DDR5 platform choice (Intel LGA1700/1851 or AMD AM5) matters more than the specific CPU. Both platforms support CPU upgrades without motherboard replacement. An i5-14600K can upgrade to i9-14900K down the road. A Ryzen 5 7600X board accepts a future Ryzen 9 9950X3D. The initial CPU doesn’t need to be top-tier: the platform should allow growth.
Storage expansion should be considered during initial builds. Buying a motherboard with three or four M.2 slots costs $10-20 extra but allows adding drives without removing existing ones. Starting with 1-2TB and adding another 2TB in a year costs less than buying 4TB upfront.
Case and PSU investments outlast other components. A quality 850W PSU handles next-gen GPUs that demand more power. A well-designed case with good airflow works for multiple build iterations. These aren’t exciting purchases, but they’re the foundation everything else sits on.

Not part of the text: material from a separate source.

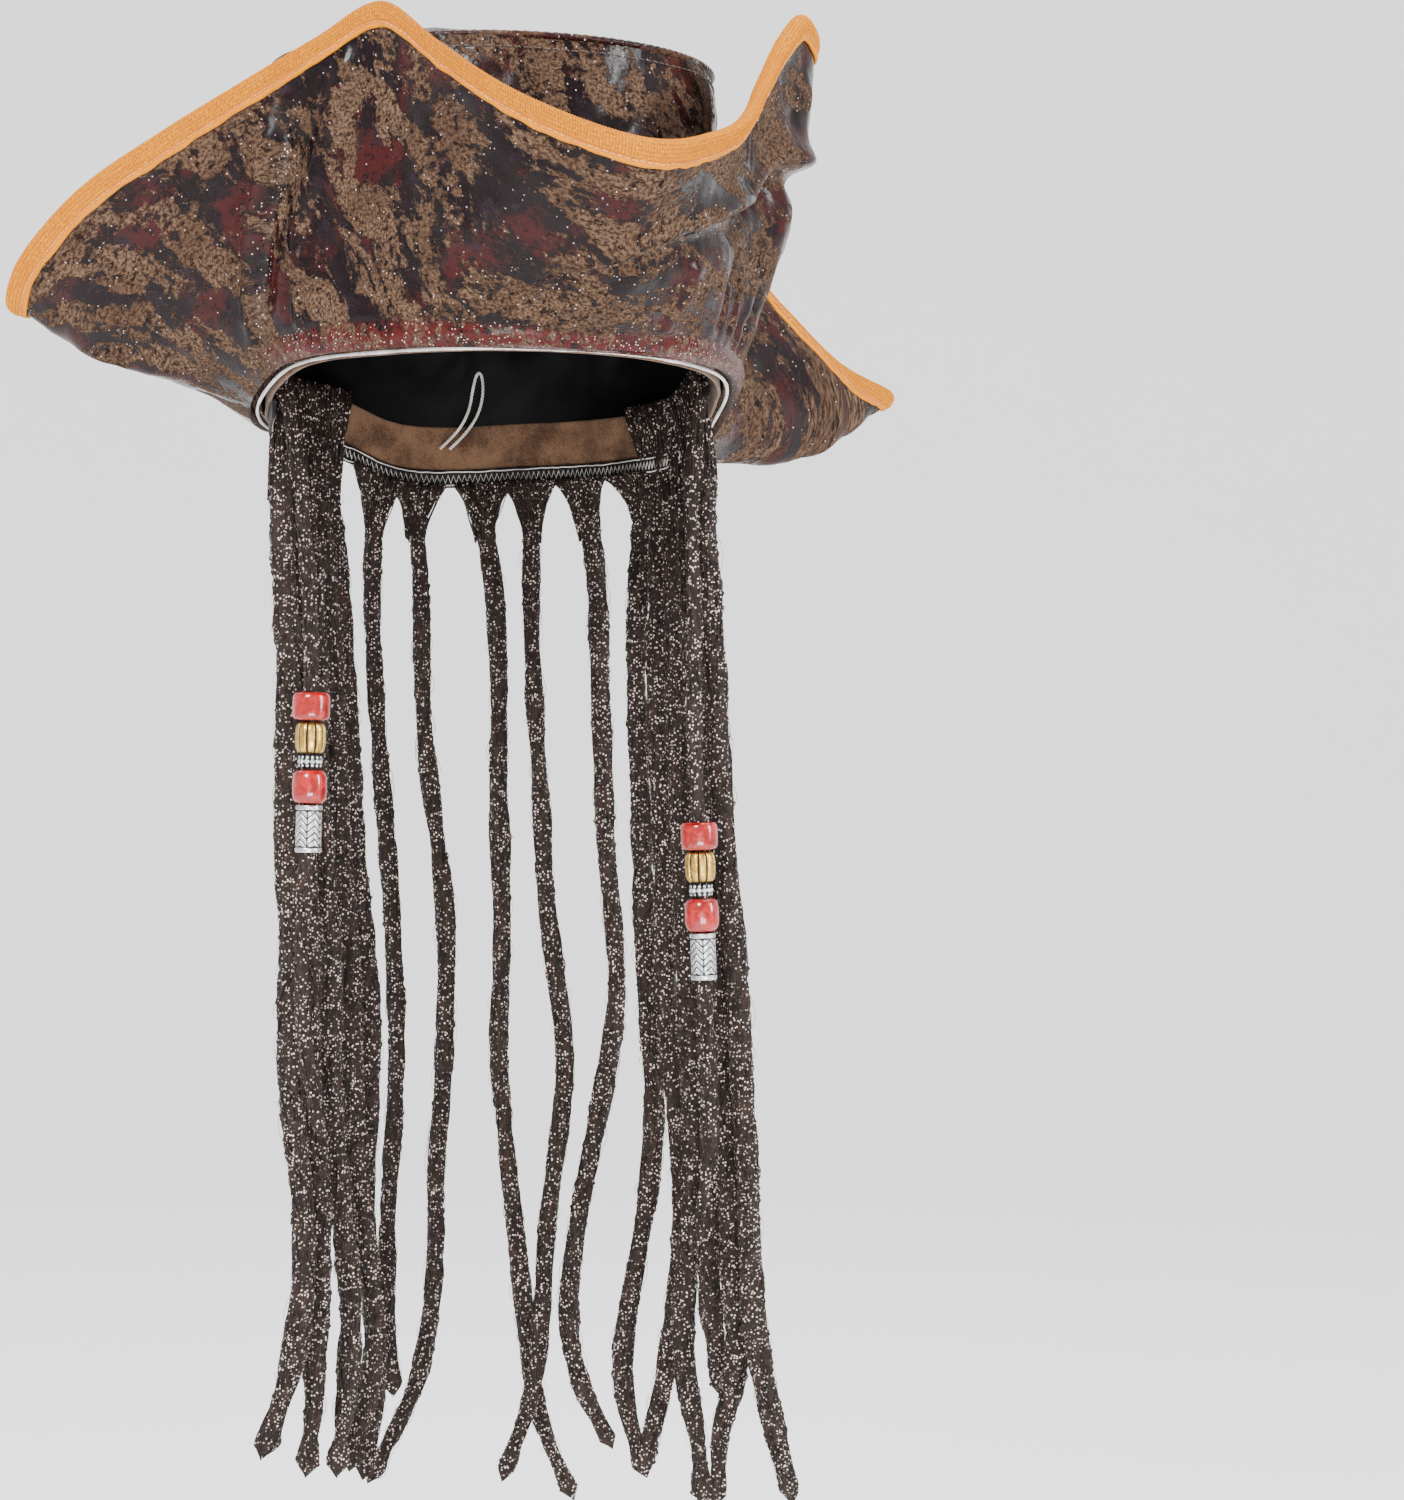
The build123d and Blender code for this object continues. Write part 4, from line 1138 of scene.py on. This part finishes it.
line_of, total = on_crown(0.955, 0.1)
stitches("crown_topstitching", line_of, total, 3.2, 0.9, 0.2, 0.3, dark_thread, "thread", 0.05)
seam_rows = []
for gap_side in (-1, 1):
    height_share = np.linspace(0.03, 0.95, 34)
    s = np.stack([height_share, height_share + 0.018], 1)
    s = np.linspace(s[:, 0], s[:, 1], 5, axis=1)
    spot = crown_wall(np.full_like(s, 180 + 1.4 * gap_side), s, 0.25)
    seam_rows.append(threads(spot, 0.2))
points, quads = joined(seam_rows)
piece("crown_back_stitching", points, quads, dark_thread, "thread")

# ---------------------------------------------------------------- lining and inside of the opening
def lining_wall(angle, t, offset):
    """The gathered lining, from just above the sweatband to the crown's top."""
    turn = np.radians(angle)
    pleat = 0.9 * np.sin(turn * 23 + 2 * np.sin(turn * 3)) * (0.35 + 0.65 * (1 - t)) + 0.9
    soft = waves(crown_wall(angle, t, 0.0), 40, 51)
    drawn = (pleat + 0.7 * np.abs(soft)) * smooth(t, 0.1, 0.3)
    return crown_wall(angle, 0.1 + 0.86 * t, offset - 1.8 - drawn)


up = np.linspace(0, 1, 60)[None, :]
lining_angle = np.arange(-180, 180, 0.75)[:, None]
points = np.concatenate([
    lining_wall(lining_angle, up, 0.25), lining_wall(lining_angle, up, -0.35)[:, ::-1],
], 1)
rows, columns = points.shape[:2]
lining = piece("crown_lining_cloth", points, grid(rows, columns, True, True), lining_black, "lining_cloth")
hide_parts("crown_lining")


def lining_top_at(drop):
    def place(x, y):
        far = np.hypot(x, y)
        flat = np.stack([x * 75.6, y * 85.6, np.zeros_like(x)], -1)
        slack = 1 - far**2
        flat[..., 2] = 120.0 + 4.0 * y - drop - 2.2 * slack + 0.8 * waves(flat, 36, 52) * slack
        return flat
    return place


points, quads = disc_shell(90, lining_top_at(0.0), lining_top_at(0.6))
lining_top = piece("crown_top_lining_cloth", points, quads, lining_black, "lining_cloth")
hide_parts("crown_top_lining")


def ring_band(angle, low, height, near, far, wave, steps=24, bulge=0.0):
    """A closed band around the inside of the opening, from low above the opening's edge."""
    t = np.linspace(0, 1, steps)[None, :]
    z = rim_height(angle) + low + height * t
    base = rim_radius(angle)
    spot = at(angle, base, z)
    soft = wave * waves(spot, 17, 61) + bulge * np.sin(np.pi * t)
    return np.concatenate([at(angle, base + far + soft, z), at(angle, base + near + soft, z)[:, ::-1]], 1)


band_angle = np.arange(-180, 180, 0.5)[:, None]
points = ring_band(band_angle, -1.5, 18.0, -3.5, -2.3, 0.25, bulge=-0.3)
rows, columns = points.shape[:2]
sweatband = piece("sweatband_suedette", points, grid(rows, columns, True, True), suedette,
                  "sweatband_suede")
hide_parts("sweatband")

section = np.linspace(0, 2 * np.pi, 12, endpoint=False)[None, :]
soft = 0.18 * waves(at(band_angle, rim_radius(band_angle), 0.0), 9, 62)
ring = 0.6 + 0.5 * soft + 0.04 * np.sin(np.radians(band_angle) * 190)
points = at(band_angle, rim_radius(band_angle) + 0.3 + ring * np.cos(section),
            rim_height(band_angle) - 0.9 + ring * np.sin(section))
piping = piece("opening_piping_satin", points, grid(len(band_angle), 12, True, True), pale_piping, "piping")
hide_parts("opening_piping")

weft_angle = np.linspace(95, 275, 380)[:, None]
band = ring_band(weft_angle, -8.0, 7.0, -5.0, -3.8, 0.2, 16)
rows, columns = band.shape[:2]
quads = grid(rows, columns, wrap_columns=True)
half = columns // 2
ends = []
for first, flip in ((0, 1), ((rows - 1) * columns, -1)):
    for i in range(half - 1):
        ends.append([first + i, first + i + 1, first + columns - 2 - i, first + columns - 1 - i][::flip])
quads = np.concatenate([quads, np.array(ends)[:, ::-1]])
weft = piece("hair_weft_elastic", band, quads, elastic, "elastic_band")
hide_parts("hair_weft_band")

zig_angle = np.linspace(97, 273, 260)
zig_z = rim_height(zig_angle) - 4.6 + 1.5 * np.where(np.arange(260) % 2, 1, -1)
zig = at(zig_angle, rim_radius(zig_angle) - 5.25, zig_z)
rows_of = [zig]
for drop in (-1.9, -7.2):
    fine = np.linspace(96, 274, 260)
    wobble = 0.2 * waves(at(fine, 90.0, 0.0), 5, 63)
    rows_of.append(at(fine, rim_radius(fine) - 5.2, rim_height(fine) + drop + wobble))
points, quads = threads(np.array(rows_of), 0.26)
piece("weft_stitching", points, quads, pale_thread, "thread")

# ---------------------------------------------------------------- hair at its roots
def funnel(line, diameter, angle_spread, height, seed, number, uneven):
    """Hair that spreads from the top of a lock up to the band that it is sewn to."""
    dice = np.random.default_rng(seed)
    foot = line[int(3.2 / line_step)]
    centre = math.degrees(math.atan2(-line[0][0], -line[0][1]))
    edge = dice.uniform(-1, 1, number)
    edge = np.sign(edge) * np.abs(edge) ** 0.8
    top_angle = centre + edge * angle_spread
    depth = dice.uniform(0, 1, number)
    radius = rim_radius(top_angle) - 5.6 - depth * 4.4
    top = at(top_angle, radius, rim_height(top_angle) + height + dice.uniform(-uneven, uneven, number))
    round_it = dice.uniform(0, 2 * np.pi, number)
    spread = np.sqrt(dice.uniform(0, 1, number)) * diameter * 0.47
    low = foot + np.stack([np.cos(round_it) * spread, np.sin(round_it) * spread,
                           -dice.uniform(0, 7, number)], 1)
    low[:, 0] += edge * diameter * 0.15
    s = np.linspace(0, 1, 12)[None, :, None]
    ease = s**1.6
    lines = top[:, None] * (1 - s) + low[:, None] * s
    pinch = (ease - s) * (low - top)[:, None] * (1, 1, 0)
    lines = lines + pinch * -0.9
    lines += (np.sin(s * 9 + dice.uniform(0, 6, (number, 1, 3))) * 0.35) * (s * (1 - s) * 4)
    return threads(lines, 0.34 * dice.uniform(0.6, 1.4, number)[:, None])


for order, (name, (diameter, route)) in enumerate(rear_locks.items()):
    line = lock_ends[name][0]
    points, quads = funnel(line, diameter, 7.4, -7.6, 300 + order, 260, 1.2)
    tuft = piece(f"{name}_root", points, quads, hair, "hair", body=None)
    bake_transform(tuft)
    if order == 0:
        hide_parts("rear_root_tufts")

for side_name, locks in (("left", left_locks), ("right", right_locks)):
    parts = []
    for order, (name, (diameter, route)) in enumerate(locks.items()):
        line = lock_ends[name][0]
        seed = 400 + order + 20 * (side_name == "left")
        if name == "right_lock_1":
            parts.append(funnel(line, diameter, 7.0, -7.6, seed, 300, 1.2))
        else:
            parts.append(funnel(line, diameter, 6.0, 16.0, seed, 460, 3.0))
    diameter, route = bead_locks[f"{side_name}_bead_lock"]
    parts.append(funnel(lock_line(route)[0], diameter, 4.0, 4.0, 460, 170, 2.0))
    points, quads = joined(parts)
    tuft = piece(f"{side_name}_root_hair", points, quads, hair, "hair", body=None)
    middle = Vector(np.mean([lock_ends[n][0][0] for n in locks], axis=0) * MM)
    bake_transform(tuft)
    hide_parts(f"{side_name}_root_tuft")

# ---------------------------------------------------------------- hang loop
hang_loop = [
    (6, 91, -7), (9, 89, -4), (14, 87, 2), (17, 86, 9), (18, 85, 17), (19.5, 85, 23), (21.5, 85, 23.5),
    (22.5, 85, 17), (21.5, 86, 9), (18, 87, 2), (13, 89, -4), (10, 91, -7),
]
line, reach = evenly(smooth_line(np.array(hang_loop, float) * MM) / MM, 0.5)
along, one, other = sides_of(line)
plies = []
for ply in range(3):
    turn = (reach * 1.5 + ply * 2 * math.pi / 3)[:, None]
    plies.append(line + (one * np.cos(turn) + other * np.sin(turn)) * 0.36)
points, quads = threads(np.array(plies), 0.3)
loop = piece("hang_loop_cord", points, quads, pale_thread, "thread")
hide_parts("hang_loop")

# ---------------------------------------------------------------- stage and light
def stage_bowl():
    """A pale floor that curves up into a pale wall all the way round."""
    p = Paint("backdrop")
    cloud = p.noise(p.place(), 0.6, 3.0)
    colour = p.mix(cloud, tone(234, 234, 235), tone(240, 240, 240))
    paint = p.finish(Base_Color=colour, Roughness=0.9, Normal=p.bump(cloud, 0.0001, 0.2))
    turn = np.linspace(0, 2 * np.pi, 96, endpoint=False)[:, None]
    sweep = np.linspace(0, np.pi / 2, 24)
    r = np.concatenate([[0.05, 1.5, 3.0], 3.6 + 2.4 * np.sin(sweep), [6.0]])[None, :]
    z = np.concatenate([[0, 0, 0], 2.4 - 2.4 * np.cos(sweep), [4.5]])[None, :] - 0.78
    points = np.stack(np.broadcast_arrays(r * np.cos(turn), r * np.sin(turn), z), -1)
    mesh = bpy.data.meshes.new("backdrop")
    quads = grid(96, r.shape[1], wrap_rows=True)[:, ::-1]
    mesh.from_pydata(points.reshape(-1, 3).tolist(), [], quads.tolist())
    mesh.shade_smooth()
    mesh.materials.append(paint)
    made = bpy.data.objects.new("backdrop", mesh)
    bpy.context.scene.collection.objects.link(made)
    return made


stage_bowl()


def softbox(name, place, target, width, height, watts):
    data = bpy.data.lights.new(name, "AREA")
    data.shape = "RECTANGLE"
    data.size, data.size_y, data.energy = width, height, watts
    lamp = bpy.data.objects.new(name, data)
    lamp.location = place
    lamp.rotation_euler = (Vector(target) - Vector(place)).to_track_quat("-Z", "Y").to_euler()
    lamp.visible_camera = False
    bpy.context.scene.collection.objects.link(lamp)


softbox("key", (-1.7, -2.1, 1.5), (0, 0, 0), 0.9, 0.9, 150)
softbox("fill", (2.1, -1.7, 0.6), (0, 0, -0.1), 0.5, 1.5, 80)
softbox("top", (0.1, 0.3, 2.6), (0, 0, 0), 1.4, 1.4, 70)
softbox("sky", (0, 0.9, 3.4), (0, 0.9, 0), 5.0, 5.0, 240)
softbox("low", (-0.4, -2.1, -0.6), (0, 0, -0.25), 1.4, 0.4, 40)

world = bpy.data.worlds.new("studio")
world.use_nodes = True
world.node_tree.nodes["Background"].inputs[0].default_value = (1, 1, 1, 1)
world.node_tree.nodes["Background"].inputs[1].default_value = 0.95
bpy.context.scene.world = world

Monitor matching determines what the system needs to push. A 1440p 144Hz monitor lets the 4070 Ti shine for years. A 4K 144Hz monitor creates an upgrade itch within 12-18 months because the GPU can’t quite deliver those frames. Matching monitor and GPU capability eliminates the temptation to upgrade prematurely.
Conclusion
The 4070 Ti remains a smart foundation for a gaming PC in 2026 because it delivers where it counts, high frame rates at 1440p, ray tracing that doesn’t cripple performance, and enough VRAM to handle whatever developers throw at it for the next few years. Pair it with balanced components that don’t bottleneck or waste money, and the result is a rig that handles current titles at max settings while leaving headroom for upcoming releases.
Whether the build budget lands at $1,500 or pushes toward $2,500, the principles stay the same: invest in quality where it matters (PSU, cooling, storage speed), match the CPU to the resolution and refresh rate, and don’t cheap out on RAM. The builds outlined here aren’t theoretical, they’re what actually works on desks and in Discord channels right now.
Gaming performance comes down to making informed choices, not just buying expensive parts. A properly configured 4070 Ti system outperforms a poorly balanced higher-tier build every time.